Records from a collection
-------------------------

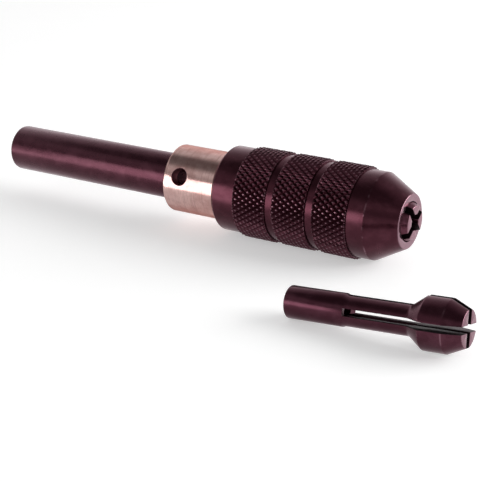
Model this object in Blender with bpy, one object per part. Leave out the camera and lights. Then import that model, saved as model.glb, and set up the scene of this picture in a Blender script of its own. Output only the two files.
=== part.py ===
"""Collet pin vise with a straight shank, and one spare collet lying beside it.

The vise lies along +X with the middle of its shank's rear face at the origin and +Z up.
It is screwed shut on its fitted collet, and it rests on the knurled bands of its sleeve.
The spare collet, which has a smaller bore, lies on the same surface at the -Y side.
All sizes are in metres.
"""

import math

import bmesh
import bpy

# Fits and resolution
CLEARANCE = 0.0003
SEGMENTS = 48
HOLE_SEGMENTS = 32
ROUNDING_STEPS = 4
CUTTER_EXCESS = 0.001

# Shank: a plain round bar for a drill chuck or a tailstock
SHANK_RADIUS = 0.003175
SHANK_EXPOSED = 0.0280
SHANK_SEATED = 0.0078
SHANK_END_ROUNDING = 0.0005

# Chuck body: the bright collar, and the threaded nose that the sleeve hides
COLLAR_RADIUS = 0.00465
COLLAR_EXPOSED = 0.0082
COLLAR_COVERED = 0.0048
COLLAR_EDGE = 0.00025
TOMMY_HOLE_RADIUS = 0.001225
TOMMY_HOLE_FROM_COLLAR_END = 0.00254
TOMMY_HOLE_ANGLE = math.radians(21.6)
THREAD_RADIUS = 0.00397
THREAD_PITCH = 0.0254 / 24
THREAD_END_CHAMFER = 0.00045
THREAD_RELIEF_DEPTH = 0.00052
THREAD_RELIEF_WIDTH = 0.0014
MOUTH_RIM_WIDTH = 0.00052

# Collets: a bored spring-steel stem whose head is split into four jaws
COLLET_STEM_RADIUS = 0.001975
COLLET_STEM_LENGTH = 0.0072
COLLET_NECK_RADIUS = 0.00185
COLLET_NECK_LENGTH = 0.0084
COLLET_HEAD_RADIUS = 0.003175
COLLET_REAR_TAPER_LENGTH = 0.0018
COLLET_HEAD_LENGTH = 0.0028
COLLET_NOSE_TAPER_LENGTH = 0.0021
COLLET_FACE_RADIUS = 0.0022
COLLET_END_CHAMFER = 0.0002
COLLET_NECK_STEP = 0.0003
JAW_SLOT_ROOT = 0.0074
JAW_SLOT_SAW_RADIUS = 0.0080
JAW_SLOT_COUNT = 2

LARGE_BORE_RADIUS = 0.00105
LARGE_STEM_BORE_RADIUS = 0.00125
LARGE_BORE_DEPTH = 0.0062
LARGE_SLOT_WIDTH = 0.0010
LARGE_SLOT_ANGLE = math.radians(35.0)
SMALL_BORE_RADIUS = 0.0006
SMALL_STEM_BORE_RADIUS = 0.0009
SMALL_BORE_DEPTH = 0.0062
SMALL_SLOT_WIDTH = 0.0009
SMALL_SLOT_ANGLE = math.radians(76.0)

# Sleeve: the knurled nut that draws the collet shut
SLEEVE_SKIRT_WALL = 0.00083
SLEEVE_REAR_RING_LENGTH = 0.0037
SLEEVE_REAR_CHAMFER = 0.0005
KNURL_HEIGHT = 0.00037
KNURL_BAND_LENGTH = 0.0048
KNURL_BAND_COUNT = 3
KNURL_EDGE = 0.0002
GROOVE_WIDTH = 0.0011
SLEEVE_FRONT_RING_LENGTH = 0.0024
SLEEVE_NOSE_LENGTH = 0.0039
SLEEVE_NOSE_FACE_WIDTH = 0.00074
SLEEVE_NOSE_EDGE = 0.00012
SLEEVE_RELIEF_WIDTH = 0.0015
SLEEVE_RELIEF_DEPTH = 0.0003
SLEEVE_HEAD_ROOM = 0.0007
RELEASE_TURNS = 10
COLLET_PROUD = 0.0007

# Where the spare collet lies: the middle of its tail, seen from above, and its heading
SPARE_TAIL_X = 0.05775
SPARE_TAIL_Y = -0.02175
SPARE_HEADING = math.radians(0.7)

# Stations along the vise, worked out from the sizes above
COLLAR_REAR_X = SHANK_EXPOSED
SHANK_FRONT_X = COLLAR_REAR_X + SHANK_SEATED
TOMMY_HOLE_X = COLLAR_REAR_X + TOMMY_HOLE_FROM_COLLAR_END
SLEEVE_REAR_X = COLLAR_REAR_X + COLLAR_EXPOSED
COLLAR_FRONT_X = SLEEVE_REAR_X + COLLAR_COVERED
KNURL_START_X = SLEEVE_REAR_X + SLEEVE_REAR_RING_LENGTH
KNURL_PITCH_X = KNURL_BAND_LENGTH + GROOVE_WIDTH
KNURL_END_X = KNURL_START_X + KNURL_BAND_COUNT * KNURL_PITCH_X - GROOVE_WIDTH
NOSE_START_X = KNURL_END_X + SLEEVE_FRONT_RING_LENGTH
NOSE_FACE_X = NOSE_START_X + SLEEVE_NOSE_LENGTH
COLLET_NECK_END = COLLET_STEM_LENGTH + COLLET_NECK_LENGTH
COLLET_HEAD_START = COLLET_NECK_END + COLLET_REAR_TAPER_LENGTH
COLLET_HEAD_END = COLLET_HEAD_START + COLLET_HEAD_LENGTH
COLLET_LENGTH = COLLET_HEAD_END + COLLET_NOSE_TAPER_LENGTH
FITTED_COLLET_X = NOSE_FACE_X + COLLET_PROUD - COLLET_LENGTH

# Two tapers close the jaws: one in the body's mouth, one in the sleeve's nose
REAR_TAPER_SLOPE = (COLLET_HEAD_RADIUS - COLLET_NECK_RADIUS) / COLLET_REAR_TAPER_LENGTH
NOSE_TAPER_SLOPE = (COLLET_HEAD_RADIUS - COLLET_FACE_RADIUS) / COLLET_NOSE_TAPER_LENGTH
REAR_TAPER_OFFSET = CLEARANCE * math.hypot(1, REAR_TAPER_SLOPE)
NOSE_TAPER_OFFSET = CLEARANCE * math.hypot(1, NOSE_TAPER_SLOPE)
BODY_BORE_RADIUS = COLLET_STEM_RADIUS + CLEARANCE


def body_seat_x(radius):
    """Station at which the body's mouth taper has this radius."""
    taper_start = FITTED_COLLET_X + COLLET_NECK_END
    return taper_start + (radius - COLLET_NECK_RADIUS - REAR_TAPER_OFFSET) / REAR_TAPER_SLOPE


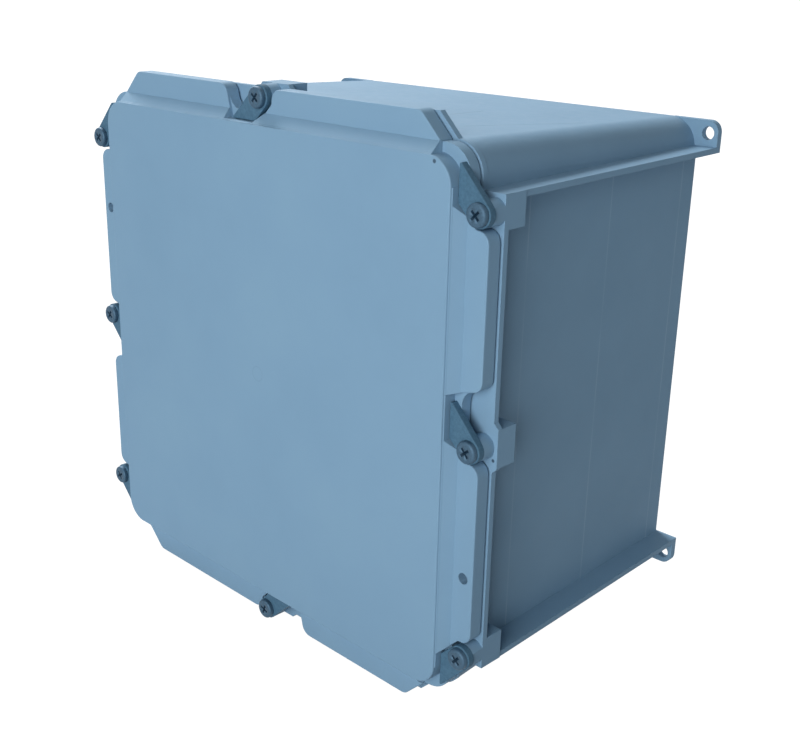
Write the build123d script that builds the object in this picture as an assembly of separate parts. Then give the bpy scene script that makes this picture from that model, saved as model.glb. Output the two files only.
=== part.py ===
from build123d import *
import os

# Sizes in millimetres. The box is drawn lying on its back: x runs to the right and y upwards as seen
# from the front, z from the wall towards the lid. At the end each piece is stood up against the wall.

# Body: a drafted tub, open at the front
depth = 209.0
mouth = 310.0
side_taper = 6.5
top_taper = 7.2
corner_radius = 17.0
wall = 6.0
floor_thickness = 5.5
back_edge = 2.0
floor_edge = 3.0

# Rim round the mouth: a flange on each side, cut at the corners, and a bulge at each middle clamp
rim_reach = 14.5
rim_reach_up = 12.5
rim_thickness = 3.5
rim_corner_inset = 17.0
bulge_width = 22.0
bulge_height = 3.0

# Ledges from the rim back to the feet, and the feet in the four back corners
ledge_inset = 22.7
ledge_thickness = 3.4
foot_reach = 14.8
foot_thickness = 4.5
foot_radius = 7.0
foot_hole_radius = 4.0
foot_hole_edge_x = 6.5
foot_hole_edge_y = 7.6

# Lid: a thin lip that the clamps hold, thick flanges between the clamps, and a raised panel
lid_setback = 1.0
lip_setback = 0.7
lip_radius = 16.5
lip_height = 8.0
lid_corner_inset = 20.0
flange_height = 10.1
flange_end_radius = 6.8
flange_edge = 0.6
panel_setback = 4.9
panel_draft = 0.5
panel_radius = 15.0
panel_height = 17.0
panel_edge = 0.8
panel_foot_fillet = 5.4
fillet_overlap = 2.0
lid_wall = 3.8
lid_inside_radius = 12.0
core_skin = 3.4
core_gap = 2.6

# Gasket in a groove of the lid, holding the lid a little off the rim
seam = 1.2
gasket_width = 3.8
groove_depth = 2.4
groove_gap = 1.1

# Swing clamps
screw_inset = 5.0
corner_screw_inset = 9.3
clamp_thickness = 4.2
clamp_end_radius = 7.0
clamp_edge_gap = 0.3
clamp_tip = 22.5
clamp_tip_radius = 0.9
clamp_heel = 4.2
clamp_heel_radius = 1.5
clamp_chamfer = 0.4
clamp_gap = 0.08

# Openings of the lid's edge round the clamps
bay_gap = 1.3
bay_step = 3.3
bay_tip_gap = 9.0
bay_slant = 0.25
bay_overrun = 7.0
bay_near_radius = 3.0
bay_lip_radius = 9.5
bay_panel_radius = 3.0

# Screw: pan head with a cross recess
screw_radius = 3.175
screw_length = 19.0
screw_point = 1.0
head_radius = 6.2
head_height = 3.2
head_side = 1.5
head_flat_radius = 4.2
recess_length = 6.6
recess_width = 1.3
recess_depth = 1.9
recess_turn = 38.0
thread_gap = 0.05
hole_beyond_screw = 2.0

# Brass inserts in the bosses, and what carries them
boss_radius = 7.0
insert_radius = 4.3
insert_length = 12.7
block_depth_corner = 16.0
block_depth_middle = 14.5
block_height = 18.0

# Standing bosses inside for a back panel
panel_boss_inset = 24.5
panel_boss_radius = 7.0
panel_boss_height = 12.0
panel_insert_radius = 3.2
panel_insert_bore = 2.4
panel_insert_length = 8.0

# Two seal holes through the lid flange and the rim
seal_hole_radius = 3.2
seal_hole_inset = 6.6
seal_hole_share = 0.488
seal_hole_wall = 3.0

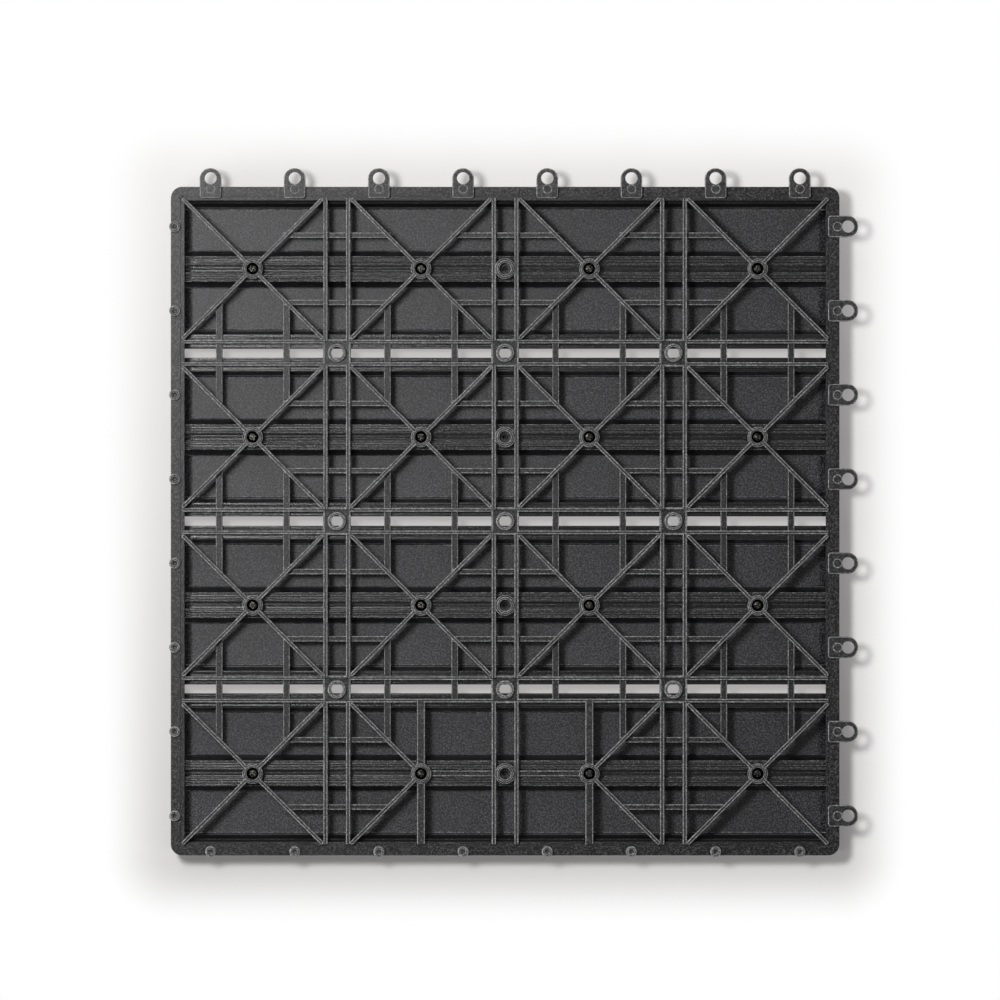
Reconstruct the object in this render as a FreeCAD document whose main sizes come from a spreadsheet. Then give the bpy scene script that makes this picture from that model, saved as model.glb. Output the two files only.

-------------------------

→ EXERCISE
Give back exactly the material above from its opening line to the line bearing "MOUTH_RIM_WIDTH = 0.00052".

→ SOLUTION TO THIS PROBLEM
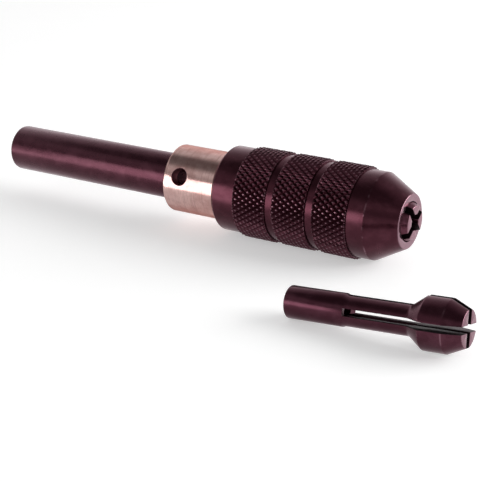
Model this object in Blender with bpy, one object per part. Leave out the camera and lights. Then import that model, saved as model.glb, and set up the scene of this picture in a Blender script of its own. Output only the two files.
=== part.py ===
"""Collet pin vise with a straight shank, and one spare collet lying beside it.

The vise lies along +X with the middle of its shank's rear face at the origin and +Z up.
It is screwed shut on its fitted collet, and it rests on the knurled bands of its sleeve.
The spare collet, which has a smaller bore, lies on the same surface at the -Y side.
All sizes are in metres.
"""

import math

import bmesh
import bpy

# Fits and resolution
CLEARANCE = 0.0003
SEGMENTS = 48
HOLE_SEGMENTS = 32
ROUNDING_STEPS = 4
CUTTER_EXCESS = 0.001

# Shank: a plain round bar for a drill chuck or a tailstock
SHANK_RADIUS = 0.003175
SHANK_EXPOSED = 0.0280
SHANK_SEATED = 0.0078
SHANK_END_ROUNDING = 0.0005

# Chuck body: the bright collar, and the threaded nose that the sleeve hides
COLLAR_RADIUS = 0.00465
COLLAR_EXPOSED = 0.0082
COLLAR_COVERED = 0.0048
COLLAR_EDGE = 0.00025
TOMMY_HOLE_RADIUS = 0.001225
TOMMY_HOLE_FROM_COLLAR_END = 0.00254
TOMMY_HOLE_ANGLE = math.radians(21.6)
THREAD_RADIUS = 0.00397
THREAD_PITCH = 0.0254 / 24
THREAD_END_CHAMFER = 0.00045
THREAD_RELIEF_DEPTH = 0.00052
THREAD_RELIEF_WIDTH = 0.0014
MOUTH_RIM_WIDTH = 0.00052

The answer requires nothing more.